§ Material to process
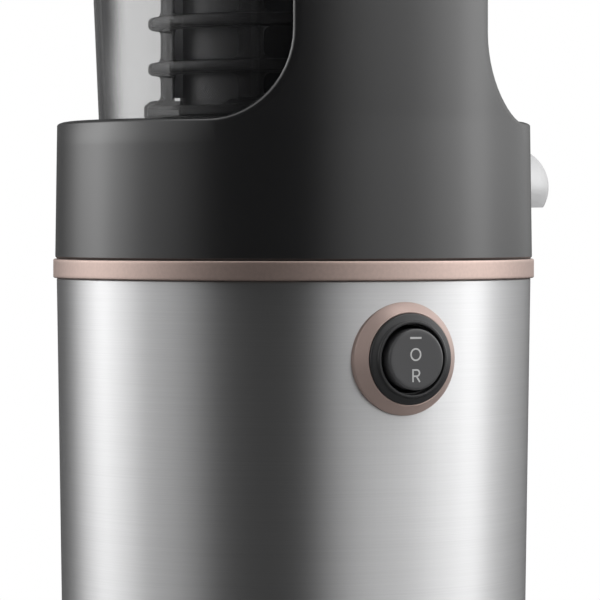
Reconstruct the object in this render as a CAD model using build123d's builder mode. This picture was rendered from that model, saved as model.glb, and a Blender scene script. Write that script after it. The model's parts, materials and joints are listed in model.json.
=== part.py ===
from build123d import *
from math import acos, cos, pi, radians, sin, tan
import os

os.makedirs("parts", exist_ok=True)

# Vertical slow juicer, millimetres. The origin is on the table, under the axis of the drive and the bowl.
# +Z is up. The juice spout is in front (-Y), the pulp spout on the left (-X), tower and switch are behind.

# Base outside
foot_height = 3.0
foot_radius = 8.0
foot_inset = 19.0  # from the skirt's face to the middle of a foot
plate_thickness = 4.0
skirt_step = 0.4  # the skirt lies this far inside the sleeve's foot
skirt_wall = 2.6
skirt_top = 18.0
sleeve_taper = 2.5
sleeve_wall = 0.9
sleeve_height = 160.7
band_proud = 1.1  # beyond the sleeve's top
band_height = 6.3
collar_step = 0.6  # the collar's foot lies this far inside the band
collar_taper = 0.6
collar_height = 43.5
collar_corner = 2.2
collar_ledge = 14.2  # from the bowl's widest outside to the collar's, were they on one axis
housing_wall = 2.2

# Tower: the collar's own round wall carried up at the back, over the switch
back_angle = 71.5  # from +X, seen from above
tower_half_angle = 26.0
tower_gap = 1.0  # between its top and the lid
tower_clearance = 1.2  # round the bowl
cove_radius = 25.0  # of the sweep from its edges into the rim, measured round the collar

# Bowl, on the drive's axis, which lies forward of the case's own
case_setback = 4.0
bowl_foot_radius = 57.3
bowl_radius = 60.6
bowl_wall = 2.4
bowl_floor = 3.0
bowl_draft_height = 76.0
bowl_height = 132.0
neck_bore = 8.0
neck_wall = 3.0
neck_height = 16.0
pulp_wall_bore = 30.5
pulp_wall = 2.5
pulp_wall_height = 32.5
well_gap = 1.2  # round the bowl, at the rim
well_wall = 1.8
well_floor = 3.0
pulp_tube_radius = 11.8
pulp_tube_height = 18.0  # above the bowl's foot, at the tube's axis
pulp_nozzle_radius = 14.0
pulp_nozzle_reach = 30.3  # from the band to the centre of the nose
pulp_mouth_drop = 6.8  # from the tube's axis down to the mouth
juice_tube_radius = 8.0
juice_tube_height = 13.0
juice_nozzle_radius = 10.0
juice_nozzle_reach = 12.0  # from the band to the centre of the nose
juice_mouth_drop = 9.0
tube_wall = 1.8
nozzle_gap = 0.2
notch_gap = 0.8
nozzle_flange = 2.0

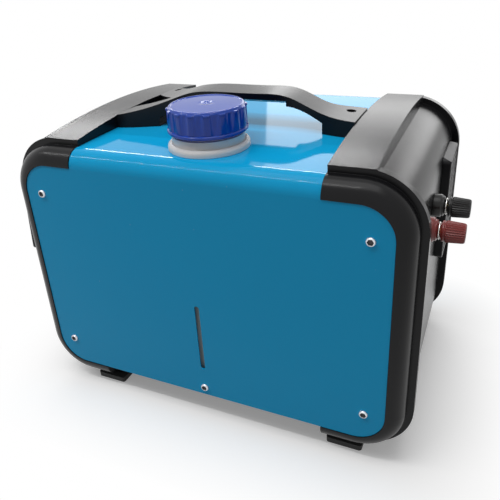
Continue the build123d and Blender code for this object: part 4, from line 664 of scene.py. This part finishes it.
class HEATER_OT_fasteners(bpy.types.Operator):
    """Build the panel and handle screws, and dress the feet"""
    bl_idname = "heater.fasteners"
    bl_label = "Screws and feet"

    def execute(self, context):
        segments = context.scene.heater_fasteners.segments
        facing = {"front_panel_screws": (0, -1, 0), "rear_panel_screws": (0, 1, 0),
                  "handle_screws": (0, 0, 1)}
        for node, out in facing.items():
            heads = self.heads(node, Vector(out))
            bm = bmesh.new()
            for i, seat in enumerate(heads):
                turn = Vector((0, 0, 1)).rotation_difference(Vector(out)).to_matrix().to_4x4()
                spin = Matrix.Rotation(random.Random(7 + i).uniform(0, 1), 4, "Z")
                start = Matrix.Translation(seat) @ turn @ spin
                self.screw(bm, start, segments)
            to_piece(bm, node.replace("screws", "screw_heads"), "case", ["steel", "socket"],
                     [node], sharp=30)
        dress("foot_screws", "steel")
        dress("rubber_feet", "rubber")
        return {"FINISHED"}

    def heads(self, node, out):
        """The seats of a node's screws, found from its loose solids."""
        bm = bmesh.new()
        bm.from_mesh(NODES[node].data)
        bmesh.ops.remove_doubles(bm, verts=bm.verts, dist=1e-6)
        seen, seats = set(), []
        for vert in bm.verts:
            if vert in seen:
                continue
            group, todo = [], [vert]
            while todo:
                v = todo.pop()
                if v in seen:
                    continue
                seen.add(v)
                group.append(v.co.copy())
                todo += [e.other_vert(v) for e in v.link_edges]
            high = max(c.dot(out) for c in group)
            lows = [min(c[k] for c in group) for k in range(3)]
            highs = [max(c[k] for c in group) for k in range(3)]
            middle = Vector([(a + b) / 2 for a, b in zip(lows, highs)])
            seats.append(middle - out * middle.dot(out) + out * (high - HEAD_HEIGHT))
        bm.free()
        return seats

    def screw(self, bm, start, segments):
        """One pan-head screw with a washer face, a hexagonal socket and its shank."""
        flat = round_outline
        levels = [
            (-9.0 * MM, 1.2 * MM, flat, 0), (-8.2 * MM, 2.0 * MM, flat, 0), (0.0, 2.0 * MM, flat, 0),
            (0.0, 3.9 * MM, flat, 0), (0.2 * MM, 4.1 * MM, flat, 0), (0.9 * MM, 4.05 * MM, flat, 0),
            (1.5 * MM, 3.8 * MM, flat, 0), (2.0 * MM, 3.35 * MM, flat, 0), (HEAD_HEIGHT, 2.9 * MM, flat, 0),
            (2.15 * MM, 2.5 * MM, hex_outline, 0), (1.9 * MM, 2.3 * MM, hex_outline, 0),
            (0.9 * MM, 1.9 * MM, hex_outline, 0), (0.8 * MM, 0.6 * MM, flat, 0)]
        bands = stack(bm, levels, segments, start)
        for band in bands[9:12] + bands[-1:]:
            for face in band:
                face.material_index = 1


class HEATER_OT_outlet(bpy.types.Operator):
    """Dress the warm-air outlet, its louvres, their link and the duct"""
    bl_idname = "heater.outlet"
    bl_label = "Warm-air outlet"

    def execute(self, context):
        for node in ("outlet_frame", "louvre_1", "louvre_2", "louvre_3", "louvre_4", "louvre_link"):
            dress(node, "trim")
        dress("outlet_plenum", "core")
        return {"FINISHED"}


class HEATER_OT_intake(bpy.types.Operator):
    """Dress the boxed intake grille"""
    bl_idname = "heater.intake"
    bl_label = "Intake grille"

    def execute(self, context):
        dress("intake_grille", "trim")
        dress("grille_mesh", "trim")
        return {"FINISHED"}


class HEATER_OT_controls(bpy.types.Operator):
    """Dress the control panel and raise a plain mark on each key"""
    bl_idname = "heater.controls"
    bl_label = "Controls"

    def execute(self, context):
        dress("control_panel", "trim")
        dress("display_window", "display")
        dress("control_board", "board")
        out = Vector((-1, 0, 1)).normalized()
        for key in ("power", "up", "down", "menu"):
            button = dress(f"{key}_button", "key")
            middle, low, high = centre_of(f"{key}_button")
            reach = max(v.co.dot(out) for v in button.data.vertices)
            seat = middle + out * (reach - middle.dot(out))
            u, v = Vector((1, 0, 1)).normalized(), Vector((0, 1, 0))
            turn = Matrix((u, v, out)).transposed().to_4x4()
            bm = bmesh.new()
            self.mark(bm, key, Matrix.Translation(seat) @ turn)
            to_piece(bm, f"{key}_mark", f"{key}_key", ["mark"])
        return {"FINISHED"}

    def mark(self, bm, key, start):
        """A raised ring, bar or triangle, 0.2 mm high."""
        flat = round_outline
        low, high = -0.05 * MM, 0.2 * MM
        if key in ("up", "down"):
            turn = Matrix.Rotation(math.radians(0 if key == "up" else 180), 4, "Z")
            levels = [(low, 2.2 * MM, flat, 0), (high - 0.05 * MM, 2.2 * MM, flat, 0),
                      (high, 2.1 * MM, flat, 0)]
            stack(bm, levels, 3, start @ turn)
        elif key == "power":
            levels = [(low, 1.9 * MM, flat, 0), (low, 2.5 * MM, flat, 0), (high, 2.5 * MM, flat, 0),
                      (high, 1.9 * MM, flat, 0), (low, 1.9 * MM, flat, 0)]
            stack(bm, levels, 36, start, closed=False)
        else:
            for shift in (-1.5 * MM, 0.0, 1.5 * MM):
                made = bmesh.ops.create_cube(bm, size=1.0)["verts"]
                shape = start @ Matrix.Translation((shift, 0, (low + high) / 2))
                shape = shape @ Matrix.Diagonal((0.6 * MM, 3.4 * MM, high - low, 1.0))
                bmesh.ops.transform(bm, matrix=shape, verts=made)


class HEATER_OT_works(bpy.types.Operator):
    """Dress the heater core, the fuel pump and the pieces inside the case"""
    bl_idname = "heater.works"
    bl_label = "Works inside"

    def execute(self, context):
        table = {
            "core": ["core_lower_housing", "core_upper_housing", "blower_fan", "combustion_fan",
                     "combustion_air_pipe"],
            "cast": ["heat_exchanger", "fuel_pump"],
            "heated": ["combustion_chamber", "exhaust_pipe"],
            "ceramic": ["glow_pin"],
            "motor": ["fan_motor"],
            "steel": ["motor_shaft", "pump_plunger"],
            "spring": ["pump_spring"],
            "zinc": ["core_brackets", "pump_clamp", "tank_supports"],
            "brass": ["fuel_fitting"],
            "hose": ["suction_line", "delivery_line"],
            "unit": ["control_unit"],
        }
        for key, names in table.items():
            for node in names:
                dress(node, key)
        return {"FINISHED"}


# ---------------------------------------------------------------- stage
class HEATER_OT_stage(bpy.types.Operator):
    """Lay the floor, light the scene and set the camera"""
    bl_idname = "heater.stage"
    bl_label = "Stage"

    def execute(self, context):
        settings = context.scene.heater_stage
        self.floor(settings)
        self.sky(context.scene, settings)
        for *shape, power in LAMPS:
            self.softbox(*shape, getattr(settings, power))
        self.camera(context.scene, settings)
        context.scene.view_settings.view_transform = "Standard"
        return {"FINISHED"}

    def floor(self, settings):
        """A wide plane that keeps the shadow near the case and is plain white further out."""
        bm = bmesh.new()
        bmesh.ops.create_grid(bm, x_segments=1, y_segments=1, size=FLOOR_SIZE)
        mesh = bpy.data.meshes.new("floor")
        bm.to_mesh(mesh)
        bm.free()
        obj = bpy.data.objects.new("floor", mesh)
        bpy.context.scene.collection.objects.link(obj)
        material = bpy.data.materials.new("Floor")
        material.use_nodes = True
        tree = material.node_tree
        tree.nodes.clear()
        seen = add(tree, "ShaderNodeBsdfDiffuse", {"Color": tuple(settings.floor) + (1.0,)})
        lift = add(tree, "ShaderNodeEmission", {"Color": (1, 1, 1, 1)})
        spot = add(tree, "ShaderNodeTexCoord").outputs["Object"]
        for operation, value in (("ABSOLUTE", None), ("SUBTRACT", FOOTPRINT), ("MAXIMUM", (0.0, 0.0, 0.0))):
            step = add(tree, "ShaderNodeVectorMath", operation=operation)
            tree.links.new(spot, step.inputs[0])
            if value:
                step.inputs[1].default_value = value
            spot = step.outputs["Vector"]
        away = add(tree, "ShaderNodeVectorMath", operation="LENGTH")
        tree.links.new(spot, away.inputs[0])
        far = ramp(tree, away.outputs["Value"], 0.0, SHADOW_REACH)
        lift.inputs["Strength"].default_value = settings.floor_lift
        shown = add(tree, "ShaderNodeAddShader")
        tree.links.new(seen.outputs[0], shown.inputs[0])
        tree.links.new(lift.outputs[0], shown.inputs[1])
        white = add(tree, "ShaderNodeEmission", {"Color": (1, 1, 1, 1), "Strength": 1.0})
        ground = add(tree, "ShaderNodeMixShader")
        tree.links.new(far, ground.inputs[0])
        tree.links.new(shown.outputs[0], ground.inputs[1])
        tree.links.new(white.outputs[0], ground.inputs[2])
        plain = add(tree, "ShaderNodeBsdfDiffuse", {"Color": FLOOR_BOUNCE})
        mixer = add(tree, "ShaderNodeMixShader")
        tree.links.new(seen_ray(tree), mixer.inputs[0])
        tree.links.new(plain.outputs[0], mixer.inputs[1])
        tree.links.new(ground.outputs[0], mixer.inputs[2])
        out = add(tree, "ShaderNodeOutputMaterial")
        tree.links.new(mixer.outputs[0], out.inputs["Surface"])
        mesh.materials.append(material)

    def sky(self, scene, settings):
        """Plain world light, white where a camera, glossy or transmission ray meets it."""
        world = bpy.data.worlds.new("Studio")
        scene.world = world
        world.use_nodes = True
        tree = world.node_tree
        tree.nodes.clear()
        strength = add(tree, "ShaderNodeMix", {"A": settings.sky, "B": 1.0}, data_type="FLOAT")
        tree.links.new(seen_ray(tree), strength.inputs["Factor"])
        light = add(tree, "ShaderNodeBackground", {"Color": (1, 1, 1, 1)})
        tree.links.new(strength.outputs[0], light.inputs["Strength"])
        out = add(tree, "ShaderNodeOutputWorld")
        tree.links.new(light.outputs[0], out.inputs["Surface"])

    def softbox(self, name, spot, aim, width, height, power):
        """A rectangular area light aimed at a point."""
        data = bpy.data.lights.new(name, "AREA")
        data.shape = "RECTANGLE"
        data.size = width
        data.size_y = height
        data.energy = power
        obj = bpy.data.objects.new(name, data)
        obj.location = spot
        obj.rotation_euler = (Vector(aim) - Vector(spot)).to_track_quat("-Z", "Y").to_euler()
        bpy.context.scene.collection.objects.link(obj)

    def camera(self, scene, settings):
        """The viewpoint of the reference picture."""
        data = bpy.data.cameras.new("Camera")
        data.sensor_width = SENSOR_WIDTH
        data.lens = settings.lens
        data.shift_x, data.shift_y = CAMERA_SHIFT
        data.clip_start = 0.01
        data.clip_end = 50.0
        obj = bpy.data.objects.new("Camera", data)
        turn = Matrix((CAMERA_RIGHT, CAMERA_UP, CAMERA_BACK)).transposed().to_4x4()
        obj.matrix_world = Matrix.Translation(CAMERA_SPOT) @ turn
        scene.collection.objects.link(obj)
        scene.camera = obj


def seen_ray(tree):
    """1 for camera, glossy and transmission rays, 0 for the rest."""
    path = add(tree, "ShaderNodeLightPath")
    both = maths(tree, "MAXIMUM", path.outputs["Is Camera Ray"], path.outputs["Is Glossy Ray"])
    return maths(tree, "MAXIMUM", both, path.outputs["Is Transmission Ray"])


# ---------------------------------------------------------------- add-on
OPERATORS = [HEATER_OT_case, HEATER_OT_handle, HEATER_OT_filler, HEATER_OT_posts, HEATER_OT_fasteners,
             HEATER_OT_outlet, HEATER_OT_intake, HEATER_OT_controls, HEATER_OT_works, HEATER_OT_stage]


class HEATER_PT_panel(bpy.types.Panel):
    """Lists the heater's settings and its pieces"""
    bl_idname = "HEATER_PT_panel"
    bl_label = "Diesel air heater"
    bl_space_type = "VIEW_3D"
    bl_region_type = "UI"
    bl_category = "Heater"

    def draw(self, context):
        for name in GROUPS:
            box = self.layout.box()
            settings = getattr(context.scene, name)
            for key in settings.bl_rna.properties.keys():
                if key not in ("rna_type", "name"):
                    box.prop(settings, key)
        for kind in OPERATORS:
            self.layout.operator(kind.bl_idname)


def register():
    """Registers the settings, the operators and the panel."""
    for name, group in GROUPS.items():
        bpy.utils.register_class(group)
        setattr(bpy.types.Scene, name, bpy.props.PointerProperty(type=group))
    for kind in OPERATORS + [HEATER_PT_panel]:
        bpy.utils.register_class(kind)


def unregister():
    """Removes everything that register added."""
    for kind in reversed(OPERATORS + [HEATER_PT_panel]):
        bpy.utils.unregister_class(kind)
    for name, group in reversed(list(GROUPS.items())):
        delattr(bpy.types.Scene, name)
        bpy.utils.unregister_class(group)


def main():
    """Builds every piece."""
    register()
    for kind in OPERATORS:
        group, name = kind.bl_idname.split(".")
        getattr(getattr(bpy.ops, group), name)()


if __name__ == "__main__":
    main()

§ Challenge
Return exactly what appears above, from the first line of the entries to the line with "cove_radius = 25.0", inclusive.

§ Answer for the task
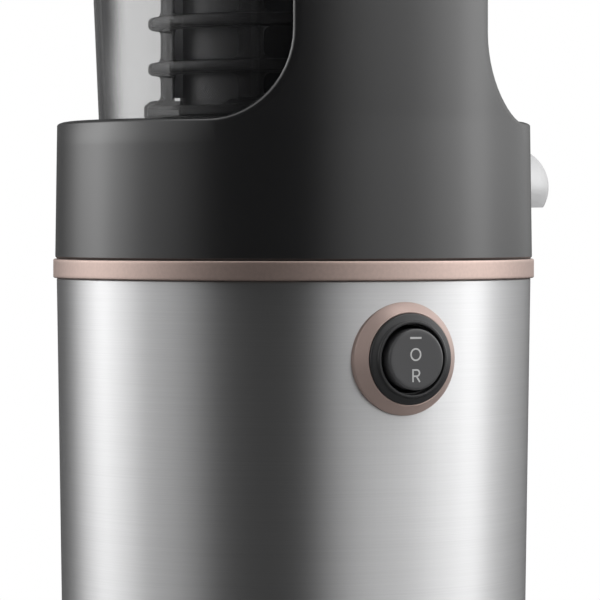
Reconstruct the object in this render as a CAD model using build123d's builder mode. This picture was rendered from that model, saved as model.glb, and a Blender scene script. Write that script after it. The model's parts, materials and joints are listed in model.json.
=== part.py ===
from build123d import *
from math import acos, cos, pi, radians, sin, tan
import os

os.makedirs("parts", exist_ok=True)

# Vertical slow juicer, millimetres. The origin is on the table, under the axis of the drive and the bowl.
# +Z is up. The juice spout is in front (-Y), the pulp spout on the left (-X), tower and switch are behind.

# Base outside
foot_height = 3.0
foot_radius = 8.0
foot_inset = 19.0  # from the skirt's face to the middle of a foot
plate_thickness = 4.0
skirt_step = 0.4  # the skirt lies this far inside the sleeve's foot
skirt_wall = 2.6
skirt_top = 18.0
sleeve_taper = 2.5
sleeve_wall = 0.9
sleeve_height = 160.7
band_proud = 1.1  # beyond the sleeve's top
band_height = 6.3
collar_step = 0.6  # the collar's foot lies this far inside the band
collar_taper = 0.6
collar_height = 43.5
collar_corner = 2.2
collar_ledge = 14.2  # from the bowl's widest outside to the collar's, were they on one axis
housing_wall = 2.2

# Tower: the collar's own round wall carried up at the back, over the switch
back_angle = 71.5  # from +X, seen from above
tower_half_angle = 26.0
tower_gap = 1.0  # between its top and the lid
tower_clearance = 1.2  # round the bowl
cove_radius = 25.0  # of the sweep from its edges into the rim, measured round the collar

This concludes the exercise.